-- Given information --
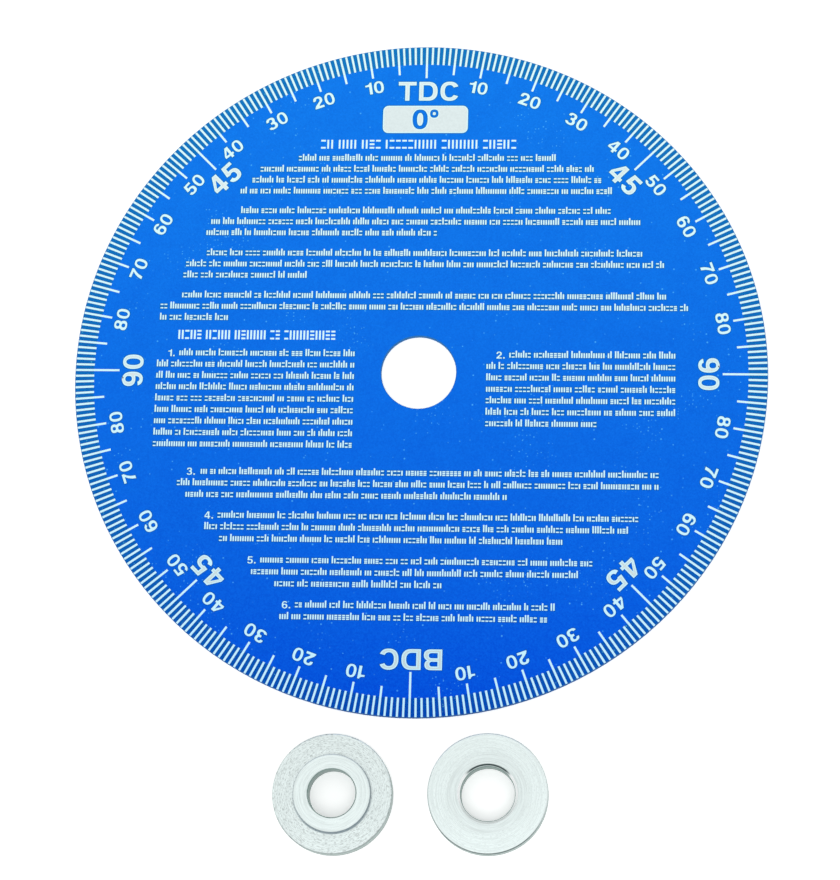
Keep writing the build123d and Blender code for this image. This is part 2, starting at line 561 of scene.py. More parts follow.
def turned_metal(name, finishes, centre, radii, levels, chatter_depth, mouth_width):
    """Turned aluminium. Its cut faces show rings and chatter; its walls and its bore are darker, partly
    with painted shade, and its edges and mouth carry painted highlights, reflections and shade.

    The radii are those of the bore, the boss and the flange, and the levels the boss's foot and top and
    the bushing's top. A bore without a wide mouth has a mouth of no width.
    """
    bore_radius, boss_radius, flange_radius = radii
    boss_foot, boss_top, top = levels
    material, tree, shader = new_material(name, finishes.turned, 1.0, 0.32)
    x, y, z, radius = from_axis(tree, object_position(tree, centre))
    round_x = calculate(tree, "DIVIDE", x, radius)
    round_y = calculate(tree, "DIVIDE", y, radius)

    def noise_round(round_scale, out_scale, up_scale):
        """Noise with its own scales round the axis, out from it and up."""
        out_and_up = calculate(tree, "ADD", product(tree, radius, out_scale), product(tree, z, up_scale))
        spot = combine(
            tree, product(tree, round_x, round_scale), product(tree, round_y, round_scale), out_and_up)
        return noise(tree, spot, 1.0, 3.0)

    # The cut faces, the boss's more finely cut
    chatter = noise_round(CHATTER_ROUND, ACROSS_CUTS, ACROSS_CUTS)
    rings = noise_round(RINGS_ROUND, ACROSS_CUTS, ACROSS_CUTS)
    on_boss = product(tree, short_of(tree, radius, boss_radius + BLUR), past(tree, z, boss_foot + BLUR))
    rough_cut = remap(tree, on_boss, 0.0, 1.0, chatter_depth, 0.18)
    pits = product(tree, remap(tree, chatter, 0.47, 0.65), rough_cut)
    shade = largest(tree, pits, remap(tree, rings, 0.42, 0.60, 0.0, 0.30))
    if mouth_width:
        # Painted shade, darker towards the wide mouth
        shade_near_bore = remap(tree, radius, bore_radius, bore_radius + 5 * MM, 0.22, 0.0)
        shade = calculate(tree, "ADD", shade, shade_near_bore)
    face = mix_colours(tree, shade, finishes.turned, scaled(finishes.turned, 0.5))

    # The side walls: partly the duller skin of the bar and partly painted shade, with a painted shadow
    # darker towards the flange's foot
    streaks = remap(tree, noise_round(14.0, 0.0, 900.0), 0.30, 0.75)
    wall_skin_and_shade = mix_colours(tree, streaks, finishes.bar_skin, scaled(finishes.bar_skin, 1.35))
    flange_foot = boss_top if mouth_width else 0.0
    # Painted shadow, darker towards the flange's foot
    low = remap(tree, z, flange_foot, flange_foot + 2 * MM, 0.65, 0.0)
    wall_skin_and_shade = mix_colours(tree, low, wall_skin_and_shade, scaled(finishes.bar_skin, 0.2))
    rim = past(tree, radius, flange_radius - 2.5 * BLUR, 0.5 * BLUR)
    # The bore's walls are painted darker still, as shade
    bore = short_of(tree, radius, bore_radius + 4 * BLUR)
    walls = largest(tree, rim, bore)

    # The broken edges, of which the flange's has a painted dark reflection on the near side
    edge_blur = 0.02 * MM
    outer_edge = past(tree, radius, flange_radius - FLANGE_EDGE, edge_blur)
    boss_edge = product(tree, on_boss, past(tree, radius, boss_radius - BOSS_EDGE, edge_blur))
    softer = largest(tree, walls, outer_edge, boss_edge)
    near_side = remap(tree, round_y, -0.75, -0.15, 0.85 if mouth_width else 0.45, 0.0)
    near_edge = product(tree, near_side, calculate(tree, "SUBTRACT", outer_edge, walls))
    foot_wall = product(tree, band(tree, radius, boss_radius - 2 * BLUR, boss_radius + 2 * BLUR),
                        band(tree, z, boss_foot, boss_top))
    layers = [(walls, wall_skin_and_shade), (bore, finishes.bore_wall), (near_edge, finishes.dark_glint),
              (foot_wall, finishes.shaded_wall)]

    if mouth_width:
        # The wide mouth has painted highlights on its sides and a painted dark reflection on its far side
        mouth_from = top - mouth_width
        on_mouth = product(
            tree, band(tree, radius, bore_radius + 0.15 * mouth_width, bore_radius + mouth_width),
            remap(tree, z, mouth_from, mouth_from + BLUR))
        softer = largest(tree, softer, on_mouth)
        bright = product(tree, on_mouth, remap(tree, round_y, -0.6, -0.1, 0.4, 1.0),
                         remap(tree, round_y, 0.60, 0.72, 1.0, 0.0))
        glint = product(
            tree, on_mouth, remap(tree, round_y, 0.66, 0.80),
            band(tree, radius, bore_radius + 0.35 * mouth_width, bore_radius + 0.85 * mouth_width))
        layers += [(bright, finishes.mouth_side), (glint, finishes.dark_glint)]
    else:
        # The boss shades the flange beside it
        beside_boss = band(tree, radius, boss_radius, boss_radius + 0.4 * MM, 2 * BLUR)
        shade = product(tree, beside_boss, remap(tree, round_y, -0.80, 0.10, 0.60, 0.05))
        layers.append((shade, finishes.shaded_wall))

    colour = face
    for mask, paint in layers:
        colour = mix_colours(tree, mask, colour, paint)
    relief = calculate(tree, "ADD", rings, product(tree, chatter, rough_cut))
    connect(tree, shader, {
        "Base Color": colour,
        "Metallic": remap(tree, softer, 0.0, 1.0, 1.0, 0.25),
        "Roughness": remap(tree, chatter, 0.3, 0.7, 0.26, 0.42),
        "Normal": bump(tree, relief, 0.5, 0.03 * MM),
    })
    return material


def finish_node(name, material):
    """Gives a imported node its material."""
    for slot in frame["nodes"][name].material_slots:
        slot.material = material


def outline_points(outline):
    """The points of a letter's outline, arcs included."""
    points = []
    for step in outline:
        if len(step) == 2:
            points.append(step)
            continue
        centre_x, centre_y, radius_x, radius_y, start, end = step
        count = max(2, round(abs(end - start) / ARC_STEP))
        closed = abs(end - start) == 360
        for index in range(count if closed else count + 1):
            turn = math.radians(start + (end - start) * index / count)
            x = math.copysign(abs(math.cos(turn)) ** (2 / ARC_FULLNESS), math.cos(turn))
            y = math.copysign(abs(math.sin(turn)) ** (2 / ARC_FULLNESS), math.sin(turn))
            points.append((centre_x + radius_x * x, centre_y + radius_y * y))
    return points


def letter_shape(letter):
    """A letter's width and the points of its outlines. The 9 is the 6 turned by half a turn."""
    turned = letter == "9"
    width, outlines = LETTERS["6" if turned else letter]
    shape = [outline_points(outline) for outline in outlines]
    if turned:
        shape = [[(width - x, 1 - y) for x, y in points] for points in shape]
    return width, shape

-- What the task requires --
Output the whole listing above again, word for word.

-- Completed exercise --
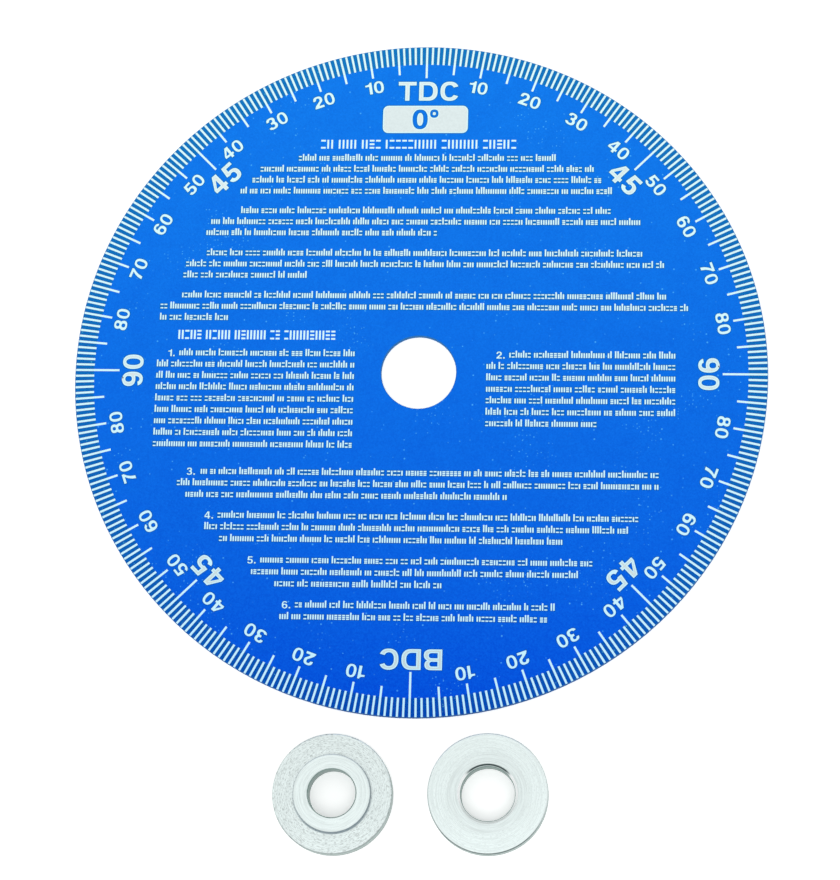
Keep writing the build123d and Blender code for this image. This is part 2, starting at line 561 of scene.py. More parts follow.
def turned_metal(name, finishes, centre, radii, levels, chatter_depth, mouth_width):
    """Turned aluminium. Its cut faces show rings and chatter; its walls and its bore are darker, partly
    with painted shade, and its edges and mouth carry painted highlights, reflections and shade.

    The radii are those of the bore, the boss and the flange, and the levels the boss's foot and top and
    the bushing's top. A bore without a wide mouth has a mouth of no width.
    """
    bore_radius, boss_radius, flange_radius = radii
    boss_foot, boss_top, top = levels
    material, tree, shader = new_material(name, finishes.turned, 1.0, 0.32)
    x, y, z, radius = from_axis(tree, object_position(tree, centre))
    round_x = calculate(tree, "DIVIDE", x, radius)
    round_y = calculate(tree, "DIVIDE", y, radius)

    def noise_round(round_scale, out_scale, up_scale):
        """Noise with its own scales round the axis, out from it and up."""
        out_and_up = calculate(tree, "ADD", product(tree, radius, out_scale), product(tree, z, up_scale))
        spot = combine(
            tree, product(tree, round_x, round_scale), product(tree, round_y, round_scale), out_and_up)
        return noise(tree, spot, 1.0, 3.0)

    # The cut faces, the boss's more finely cut
    chatter = noise_round(CHATTER_ROUND, ACROSS_CUTS, ACROSS_CUTS)
    rings = noise_round(RINGS_ROUND, ACROSS_CUTS, ACROSS_CUTS)
    on_boss = product(tree, short_of(tree, radius, boss_radius + BLUR), past(tree, z, boss_foot + BLUR))
    rough_cut = remap(tree, on_boss, 0.0, 1.0, chatter_depth, 0.18)
    pits = product(tree, remap(tree, chatter, 0.47, 0.65), rough_cut)
    shade = largest(tree, pits, remap(tree, rings, 0.42, 0.60, 0.0, 0.30))
    if mouth_width:
        # Painted shade, darker towards the wide mouth
        shade_near_bore = remap(tree, radius, bore_radius, bore_radius + 5 * MM, 0.22, 0.0)
        shade = calculate(tree, "ADD", shade, shade_near_bore)
    face = mix_colours(tree, shade, finishes.turned, scaled(finishes.turned, 0.5))

    # The side walls: partly the duller skin of the bar and partly painted shade, with a painted shadow
    # darker towards the flange's foot
    streaks = remap(tree, noise_round(14.0, 0.0, 900.0), 0.30, 0.75)
    wall_skin_and_shade = mix_colours(tree, streaks, finishes.bar_skin, scaled(finishes.bar_skin, 1.35))
    flange_foot = boss_top if mouth_width else 0.0
    # Painted shadow, darker towards the flange's foot
    low = remap(tree, z, flange_foot, flange_foot + 2 * MM, 0.65, 0.0)
    wall_skin_and_shade = mix_colours(tree, low, wall_skin_and_shade, scaled(finishes.bar_skin, 0.2))
    rim = past(tree, radius, flange_radius - 2.5 * BLUR, 0.5 * BLUR)
    # The bore's walls are painted darker still, as shade
    bore = short_of(tree, radius, bore_radius + 4 * BLUR)
    walls = largest(tree, rim, bore)

    # The broken edges, of which the flange's has a painted dark reflection on the near side
    edge_blur = 0.02 * MM
    outer_edge = past(tree, radius, flange_radius - FLANGE_EDGE, edge_blur)
    boss_edge = product(tree, on_boss, past(tree, radius, boss_radius - BOSS_EDGE, edge_blur))
    softer = largest(tree, walls, outer_edge, boss_edge)
    near_side = remap(tree, round_y, -0.75, -0.15, 0.85 if mouth_width else 0.45, 0.0)
    near_edge = product(tree, near_side, calculate(tree, "SUBTRACT", outer_edge, walls))
    foot_wall = product(tree, band(tree, radius, boss_radius - 2 * BLUR, boss_radius + 2 * BLUR),
                        band(tree, z, boss_foot, boss_top))
    layers = [(walls, wall_skin_and_shade), (bore, finishes.bore_wall), (near_edge, finishes.dark_glint),
              (foot_wall, finishes.shaded_wall)]

    if mouth_width:
        # The wide mouth has painted highlights on its sides and a painted dark reflection on its far side
        mouth_from = top - mouth_width
        on_mouth = product(
            tree, band(tree, radius, bore_radius + 0.15 * mouth_width, bore_radius + mouth_width),
            remap(tree, z, mouth_from, mouth_from + BLUR))
        softer = largest(tree, softer, on_mouth)
        bright = product(tree, on_mouth, remap(tree, round_y, -0.6, -0.1, 0.4, 1.0),
                         remap(tree, round_y, 0.60, 0.72, 1.0, 0.0))
        glint = product(
            tree, on_mouth, remap(tree, round_y, 0.66, 0.80),
            band(tree, radius, bore_radius + 0.35 * mouth_width, bore_radius + 0.85 * mouth_width))
        layers += [(bright, finishes.mouth_side), (glint, finishes.dark_glint)]
    else:
        # The boss shades the flange beside it
        beside_boss = band(tree, radius, boss_radius, boss_radius + 0.4 * MM, 2 * BLUR)
        shade = product(tree, beside_boss, remap(tree, round_y, -0.80, 0.10, 0.60, 0.05))
        layers.append((shade, finishes.shaded_wall))

    colour = face
    for mask, paint in layers:
        colour = mix_colours(tree, mask, colour, paint)
    relief = calculate(tree, "ADD", rings, product(tree, chatter, rough_cut))
    connect(tree, shader, {
        "Base Color": colour,
        "Metallic": remap(tree, softer, 0.0, 1.0, 1.0, 0.25),
        "Roughness": remap(tree, chatter, 0.3, 0.7, 0.26, 0.42),
        "Normal": bump(tree, relief, 0.5, 0.03 * MM),
    })
    return material


def finish_node(name, material):
    """Gives a imported node its material."""
    for slot in frame["nodes"][name].material_slots:
        slot.material = material


def outline_points(outline):
    """The points of a letter's outline, arcs included."""
    points = []
    for step in outline:
        if len(step) == 2:
            points.append(step)
            continue
        centre_x, centre_y, radius_x, radius_y, start, end = step
        count = max(2, round(abs(end - start) / ARC_STEP))
        closed = abs(end - start) == 360
        for index in range(count if closed else count + 1):
            turn = math.radians(start + (end - start) * index / count)
            x = math.copysign(abs(math.cos(turn)) ** (2 / ARC_FULLNESS), math.cos(turn))
            y = math.copysign(abs(math.sin(turn)) ** (2 / ARC_FULLNESS), math.sin(turn))
            points.append((centre_x + radius_x * x, centre_y + radius_y * y))
    return points


def letter_shape(letter):
    """A letter's width and the points of its outlines. The 9 is the 6 turned by half a turn."""
    turned = letter == "9"
    width, outlines = LETTERS["6" if turned else letter]
    shape = [outline_points(outline) for outline in outlines]
    if turned:
        shape = [[(width - x, 1 - y) for x, y in points] for points in shape]
    return width, shape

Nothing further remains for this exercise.